I've been writing stories ever since I learned to make big letters on lined tablets. My first story, completed when I was seven, involved a mustang mare and her foal. Since then, I've written essays, a dissertation, short stories, poetry, three novels and numerous environmental essays.

My perspective as an author is shaped by three critical events in my life. First, my family lost our land grant ranch in Southern California to development pressures. The land had been a critical character in my family's stories and in forming my own sense of self. Second, I studied anthropology and became entranced by the way that culture and nature constantly mirror and shape each other. And finally, my husband suffered through years of very early onset dementia, an experience that threw all my ideas of ordinary life out into the ether. The common thread of these events, besides loss—of place, of traditions, of love—is the power of memory.

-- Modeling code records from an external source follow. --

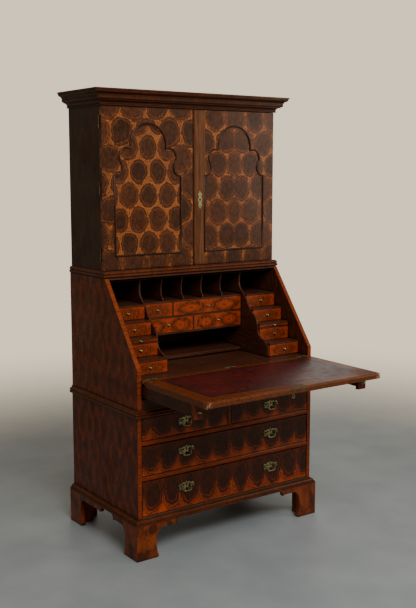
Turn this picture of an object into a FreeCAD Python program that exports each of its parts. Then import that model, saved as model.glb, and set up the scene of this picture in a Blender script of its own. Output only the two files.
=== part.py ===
import FreeCAD, Part
import math
import os

# Walnut secretary desk (bureau cabinet) in three stages: a chest of drawers on
# bracket feet, a desk with a fall-front flap, and a two-door cabinet with a cornice.
# Millimetres. X runs across the front, -Y is the front, Z is up, z = 0 is the floor.
# The model is drawn with y = 0 at the chest's front and is then moved so that the
# origin lies on the floor under the centre of its open-flap outline.

os.makedirs("parts", exist_ok=True)
V = FreeCAD.Vector

# ---- overall ----
chest_w = 1000.0
depth = 610.0
desk_w = 996.0
cabinet_w = 978.0
back_t = 10.0

# ---- chest ----
chest_side_t = 20.0
foot_h = 157.0
chest_bottom_t = 22.0
chest_bottom_lift = 11.0
chest_top_t = 19.0
rail_t = 22.0
rail_depth = 60.0
rail_nose = 4.0
low_opening_h = 162.5
mid_opening_h = 139.0
top_opening_h = 105.5
chest_divider_t = 14.0
dust_t = 8.0
runner_w = 34.0

# ---- feet and mouldings ----
base_h = 28.0
base_out = 22.0
foot_board_t = 22.0
foot_w = 112.0
foot_waist = 10.0
front_return = 226.0
rear_return = 315.0
foot_block = 60.0
waist_h = 37.0
waist_out = 15.0
waist_drop = 19.0
cabinet_mould_h = 31.0
cabinet_mould_out = 14.0
cornice_h = 71.5
cornice_out = 57.0

# ---- desk ----
desk_side_t = 20.0
desk_bottom_t = 18.0
bed_z = 810.0
bed_t = 26.0
desk_top_z = 1227.5
desk_top_t = 20.0
desk_top_lip = 7.0
slope_top_y = 273.5
slope_corner_rise = 44.0
frieze_t = 18.0
frieze_set = 1.0

# ---- flap and its supports ----
flap_t = 26.0
flap_side_gap = 1.5
flap_top_gap = 1.5
bed_gap = 0.6
leather_t = 2.0
leather_side = 66.0
leather_front = 70.0
leather_rear = 32.0
loper_face_w = 47.0
loper_face_h = 62.0
loper_bar_w = 40.0
loper_bar_h = 50.0
loper_travel = 400.0
loper_left_inside = 190.0
loper_gap = 0.4
guide_t = 11.0

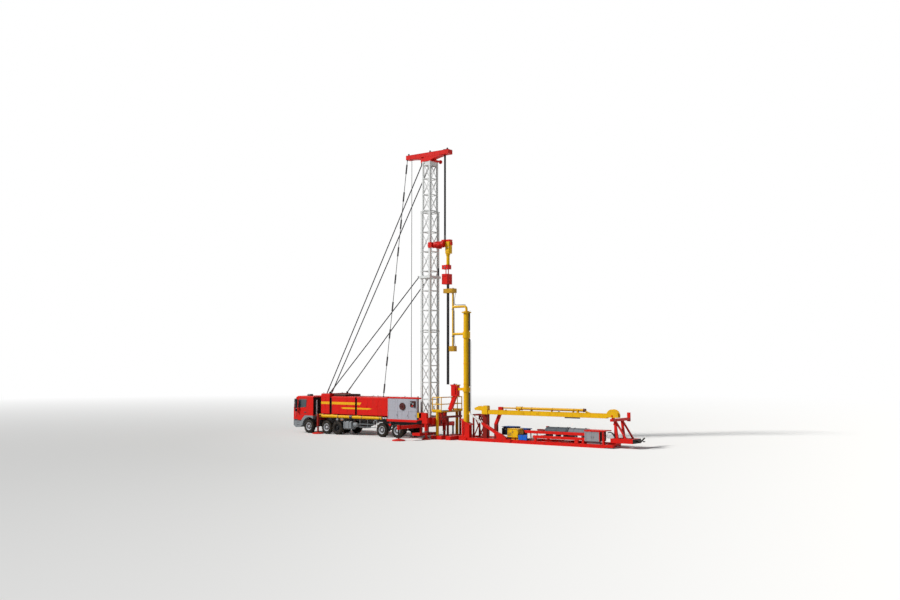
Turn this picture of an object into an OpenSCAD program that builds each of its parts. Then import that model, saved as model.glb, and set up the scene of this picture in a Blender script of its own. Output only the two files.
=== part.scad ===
// Truck-carried oil drilling rig, standing level on its jacks and skid.
// Millimetres. X runs along the rig from the cab (-X) to the pipe loader (+X),
// Y across it and Z up. The origin is on the ground in the middle of the rig.
// Inside the modules X is counted from the well mast's line, which place() moves.

/* [Truck] */
// Width over the tyres and the bodywork
truck_w = 2500; // [2400:10:2560]
// Ground clearance under the tyres while the jacks carry the rig
tyre_lift = 10; // [6:1:30]
// Outer diameter of a tyre
tyre_d = 1080; // [1000:10:1120]
// Width of a tyre
tyre_w = 320; // [260:10:380]
// Diameter of a wheel rim
rim_d = 600; // [520:10:640]
// Diameter of an axle tube
axle_d = 130; // [100:5:160]
// Cab's front to the first axle
front_overhang = 1770; // [1720:10:1820]
// First axle to the second
axle_step_12 = 2010; // [1960:10:2060]
// Second axle to the third
axle_step_23 = 1170; // [1150:10:1250]
// Fourth axle to the fifth
axle_step_45 = 1540; // [1480:10:1600]
// Mast's line to the fifth axle
rear_axle = 2240; // [2180:10:2300]
// Underside of the chassis rails
rail_z = 1100; // [1080:5:1120]
// Height of a chassis rail
rail_h = 260; // [240:5:280]
// Width of a chassis rail
rail_w = 120; // [90:5:160]
// Sheet thickness of a chassis rail
rail_t = 20; // [12:1:30]
// Spacing of the chassis rails, centre to centre
rail_gap = 860; // [800:10:920]
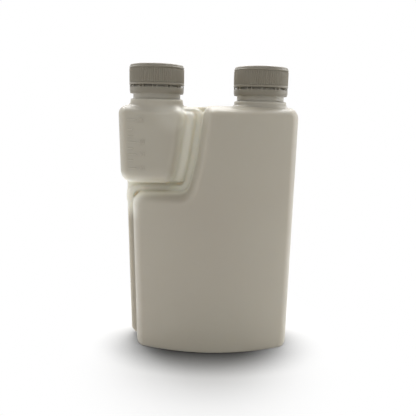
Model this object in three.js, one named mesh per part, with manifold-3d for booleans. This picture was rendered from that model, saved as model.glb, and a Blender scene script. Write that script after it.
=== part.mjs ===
// A twin-neck dosing bottle of about one litre, with two tamper-evident screw caps.
// Millimetres, +Z up, front towards -Y. The parting plane of the mould is y = 0.
// The origin is at the middle of the footprint, on the surface that the bottle stands on.
import * as THREE from 'three';
import { mergeVertices } from 'three/addons/utils/BufferGeometryUtils.js';
import Module from 'manifold-3d';

const wasm = await Module();
wasm.setup();

// Bottle as a whole
const wall = 1.2;
const webThickness = 2.4;
const neckSpacing = 79.5;

// Reservoir, on the right
const reservoirTop = 187.2;
const reservoirRightTop = 67.85;
const reservoirRightBase = 66.7;
const reservoirShoulderRadius = 8.6;
const reservoirInnerCornerRadius = 8.4;
const reservoirStepRadius = 10;
const reservoirValleyRadius = 9;
const reservoirCrown = 36.5;
const reservoirBow = 12.2;
const reservoirBowReach = 55.2;
const reservoirBowCentre = 5.95;
const reservoirEdgeInset = 6.5;
const reservoirEdgeDepth = 20;

// Foot of the reservoir
const footRadius = 2.2;
const footRimWidth = 6;
const footHollowHeight = 1.2;
const footFloor = 1.2;
const footSlack = 1.5;
const footCornerFullness = 0.8;

// Measuring chamber, at the upper left
const chamberDrop = 1;
const chamberHeight = 58;
const chamberTop = reservoirTop - chamberDrop;
const chamberBottom = chamberTop - chamberHeight;
const chamberLeftTop = -67.85;
const chamberLeftBottom = -66.1;
const chamberShoulderRadius = 8.4;
const chamberFootRadius = 9.5;
const chamberCornerRadius = 9;
const chamberHalfDepth = 23;
const chamberBow = 1.6;
const chamberBowReach = 19.9;
const chamberBowCentre = -neckSpacing / 2;
const chamberEdgeInset = 6.8;
const chamberEdgeDepth = 13;

// Flank of the chamber, the lower strip beside the feed tube
const flankWidth = 8.2;
const flankHalfDepth = 11;
const flankEdgeInset = 3.4;
const flankEdgeDepth = 7;
const flankCornerRadius = 5;

// Feed tube
const tubeHalfWidth = 2.8;
const tubeHalfDepth = 6.2;
const tubeEdgeInset = 2.2;
const tubeEdgeDepth = 4;
const tubeWall = 1;
const tubePinch = 0.4;
const tubePortX = -48;
const tubeFootX = -56.45;
const tubeFootZ = 4.2;
const tubeShelfX = -59.75;
const tubeShelfDrop = 4.7;
const tubeShelfZ = chamberBottom - tubeShelfDrop;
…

My work, published in Story, Appalachian Heritage, Solo Novo, The Cambrian, Word of Mouth and Hearst Publications, focuses on mending the ties between nature and cultures, on how places, families and stories anchor us and keep us sane. Above all, I write to meditate on the ways that memory serves as the means for grace to move around and through our world.

I was born in California and have lived in Europe and all over the United States. For two decades I taught culture studies and worked in the arts in Texas, Arizona and New Mexico. Now I've come back to the live oaks and the fog-breathing Pacific Ocean. Four generations of my family lived here before me. Nowhere else is home.